上人说:“假如你上炷香,这炷香是一种象征,象征你愿意身意清净,戒行清净,所以可以成为佛法的载法之器。点香的意义,在于表示你的诚心诚意,想清净你的意念,引起佛菩萨的感应,这是一种象征、表征。香的烟本身不会使佛欢喜,佛不像我们欢喜香水,想吃香的东西。如果你这样想的话,那你就完全误解了,你根本就是谤佛。你想一想,如果佛还在色尘、香尘里转的话,怎么能成佛?就是阿罗汉都不会被五尘所奴役。如果一炷香的香味,能使佛欢喜,一百炷香就更使佛欢喜了,就好像赂贿作官的,或拿糖来引诱小孩。佛不像凡夫那样贪好的东西,凡夫的这种想法和做法是藐视佛。”听到这儿,有的人坐立不安,有的人则坐直了身子专心地听着。

上人继续说:“你看那些佛像,都给熏黑了!佛都给烟呛住了。本来就是净土,现在都污染成秽土了,都是给贪心和无明给弄的。”四周鸦雀无声,连针落地的声音都听得见。

有的人一定听得很不愉快,所以站起来走了。剩下来的人,尤其是一些年轻的,受过一些教育的人,带着笑容热烈地鼓掌。

上人又说:“至于给鬼烧纸钱,问问你自己这合理不合理?有没有道理?鬼不是无形的吗?那它要有形的东西做什么?要纸钱做什么?这假钱连小孩都骗不了,又怎么骗得了有“鬼通”的鬼呢?死人的身体都分散了,还要那些纸房子、纸车、纸船、纸飞机干什么?这真是愚痴,真是迷信!”

最后上人用平静悲愍的口吻说:“佛教是什么?就是智慧教。
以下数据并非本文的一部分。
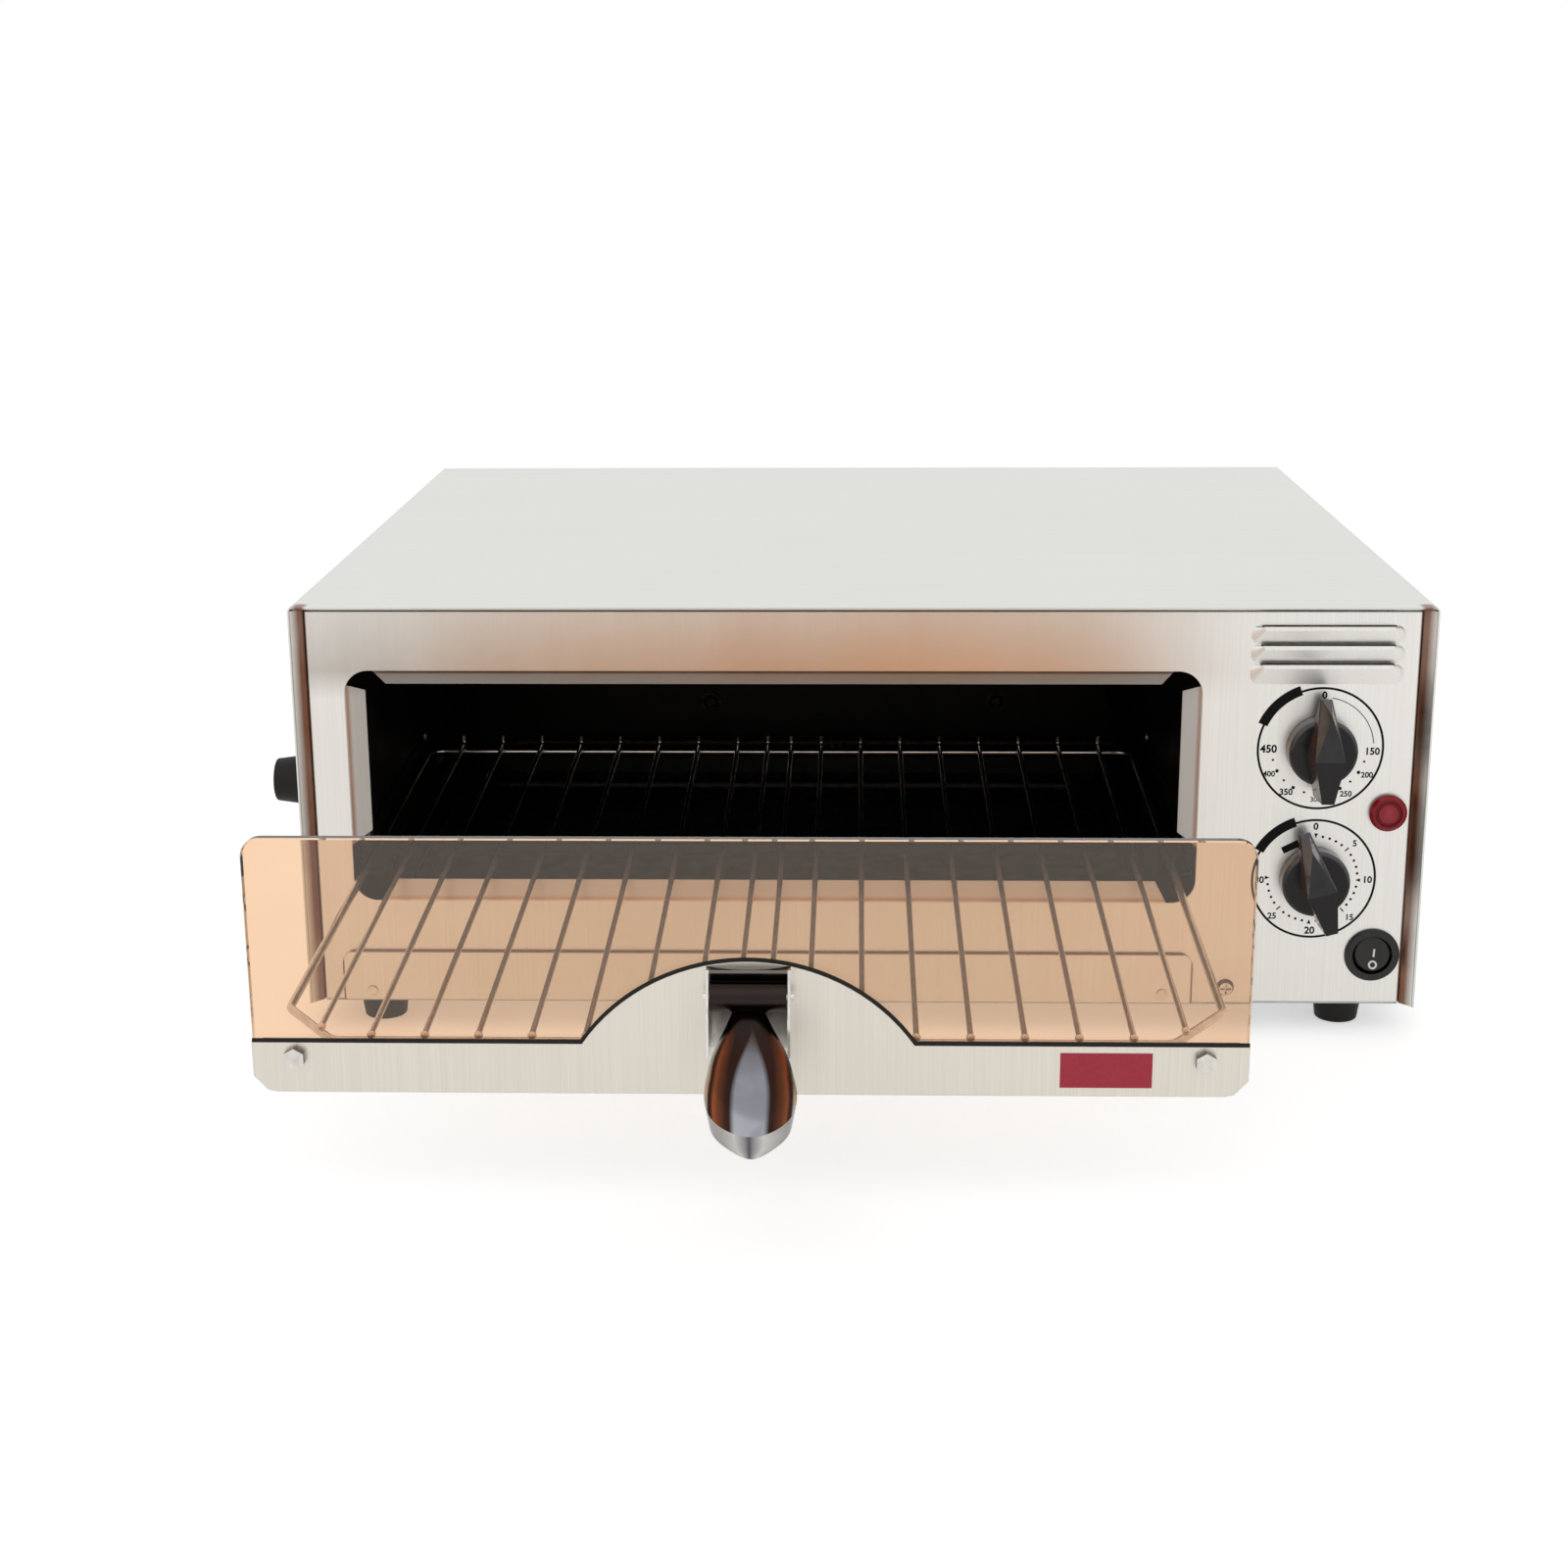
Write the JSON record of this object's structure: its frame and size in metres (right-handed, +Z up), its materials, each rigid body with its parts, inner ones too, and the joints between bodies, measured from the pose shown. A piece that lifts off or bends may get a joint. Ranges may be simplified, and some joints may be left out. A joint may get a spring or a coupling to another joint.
{
  "type": "countertop pizza oven",
  "caption": "Countertop pizza oven: steel casing, glass-fronted wire rack that slides out, crumb tray, thermostat and timer dials, indicator lamp and rocker switch.",
  "frame": {"origin": "centre of the overall footprint with the drawer as stored, on the plane under the feet", "axes": "+Z up, -Y out of the front where the drawer slides, +X to the right seen from the front"},
  "size_m": [0.488, 0.6212, 0.1863],
  "materials": {
    "casing_steel": "brushed stainless, fine vertical grain on the front",
    "zinc_steel": "zinc-coated sheet",
    "cavity_coat": "black satin heatproof coat",
    "tray_steel": "dark coated sheet",
    "chrome_wire": "bright plated wire",
    "fastener_steel": "bright zinc-plated",
    "dark_screw": "heat-darkened steel",
    "grip_black": "dark mirror-bright moulding",
    "knob_black": "glossy moulding",
    "shaft_brass": "turned brass",
    "copper": "drawn copper",
    "element_sheath": "oxidised alloy sheath",
    "bead_ceramic": "unglazed white ceramic",
    "tinted_glass": "bronze-tinted toughened glass",
    "lamp_red": "red translucent lens",
    "lamp_white": "white moulding",
    "switch_black": "satin black moulding",
    "control_case": "cream phenolic",
    "timer_case": "plated pressing",
    "blanket": "mineral wool",
    "wire_sleeve": "silicone sleeve",
    "foot_rubber": "black rubber",
    "sticker_red": "blank crimson film"
  },
  "bodies": {
    "casing": {"wrap_cover": "casing_steel", "front_panel": "casing_steel", "rear_panel": "casing_steel", "base_pan": "zinc_steel", "heat_shield": "zinc_steel", "tray_runners": "zinc_steel", "bulb_clips": "zinc_steel", "liner_wrap": "cavity_coat", "liner_back": "cavity_coat", "rack_guide_left": "cavity_coat", "rack_guide_right": "cavity_coat", "element_supports": "cavity_coat", "panel_screw": "fastener_steel", "casing_screws": "fastener_steel", "guide_rivets": "fastener_steel", "foot_studs": "fastener_steel", "hex_nuts": "fastener_steel", "control_nuts": "fastener_steel", "lamp_nut": "fastener_steel", "element_collars": "fastener_steel", "rear_spacers": "fastener_steel", "wall_screws": "dark_screw", "wall_washers": "dark_screw", "terminal_studs": "shaft_brass", "thermostat_bulb": "copper", "lower_element": "element_sheath", "upper_element": "element_sheath", "terminal_beads": "bead_ceramic", "lamp_lens": "lamp_red", "lamp_body": "lamp_white", "terminal_block": "lamp_white", "switch_housing": "switch_black", "cord_gland": "switch_black", "thermostat_body": "control_case", "timer_body": "timer_case", "timer_bell": "timer_case", "insulation_blanket": "blanket", "wiring": "wire_sleeve", "feet": "foot_rubber", "side_bumpers": "foot_rubber"},
    "drawer": {"wire_rack": "chrome_wire", "clamp_strip": "zinc_steel", "door_glass": "tinted_glass", "door_band": "casing_steel", "door_bolts": "fastener_steel", "door_nuts": "fastener_steel", "band_sticker": "sticker_red", "rack_clips": "chrome_wire", "handle_bracket": "chrome_wire", "handle_grip": "grip_black", "handle_pin": "chrome_wire", "handle_screw": "fastener_steel"},
    "crumb_tray_unit": {"crumb_tray": "tray_steel", "tray_flap": "casing_steel", "tray_rivets": "fastener_steel"},
    "thermostat_dial": {"thermostat_knob": "knob_black", "thermostat_shaft": "shaft_brass"},
    "timer_dial": {"timer_knob": "knob_black", "timer_shaft": "shaft_brass"},
    "rocker": {"switch_rocker": "switch_black"}
  },
  "joints": [
    {"name": "drawer_slide", "type": "slide", "parent": "casing", "child": "drawer", "axis": [0, -0.9989, -0.0471], "range_m": [-0.1648, 0.06]},
    {"name": "crumb_tray_slide", "type": "slide", "parent": "casing", "child": "crumb_tray_unit", "axis": [0, -1, 0], "range_m": [0, 0.3]},
    {"name": "thermostat_turn", "type": "hinge", "parent": "casing", "child": "thermostat_dial", "pos_m": [0.19715, -0.09044, 0.1257], "axis": [0, 1, 0], "range_deg": [0, 270]},
    {"name": "timer_turn", "type": "hinge", "parent": "casing", "child": "timer_dial", "pos_m": [0.19715, -0.09044, 0.0689], "axis": [0, 1, 0], "range_deg": [0, 285.5]},
    {"name": "switch_rock", "type": "hinge", "parent": "casing", "child": "rocker", "pos_m": [0.22365, -0.08344, 0.0352], "axis": [1, 0, 0], "range_deg": [0, 20]}
  ]
}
释迦牟尼佛在开悟时说:‘一切众生皆有佛性,皆堪作佛,但以妄想执着,不能证得。’佛就是“觉者”。所以不要舍本逐末,舍近求远,要回光返照,向自性中去找佛,今天我就说这么多。”

第二天早上我在洗脸时,上人笑着问我:“你觉得我昨晚讲得怎么样?”“师父,有很多人不高兴,但是也有很多人很高兴。”

上人又说:“我讲话的目的不是要人高兴,也不是要人不高兴。我只讲真话,合乎真理的话,我一向就只会这么做。”

我告诉上人,在亚洲旅途上所看到的“佛教”使我的希望幻灭。我又说,我原以为在东方,在这个所谓圣地,会看到清净高尚的佛教,可是我看到的,却是在其它宗教里同样存在的一些迷信奇怪的信仰。

上人从容地说:“一切唯心造,佛教就是智慧教、心教。佛教就是心的解脱,将潜在的智慧发掘出来。我要我的弟子们有智慧,去发掘他们本有的智慧,不要弄得那么迷信,那么执着。你们不要跟我,也不要跟他,你们要听自己的真我,自己的佛性。你们要学习真理,运用自己的智慧,是道则进,非道则退。要记得《金刚经》上说的:‘若以色见我,以音声求我,是人行邪道,不能见如来。’你懂了吗?”上人微笑着问我。

数星期后,我和上人坐车到乡下去说法。司机是当地一位虔诚的佛教徒,他问上人:“师父,南传(小乘)佛教说只有一尊佛,就是历史上的那尊佛,北传(大乘)佛教说有许多佛,到底哪一个对?究竟是只有一尊佛?还是有多尊佛?”看起来司机好像有一点要为难上人似的。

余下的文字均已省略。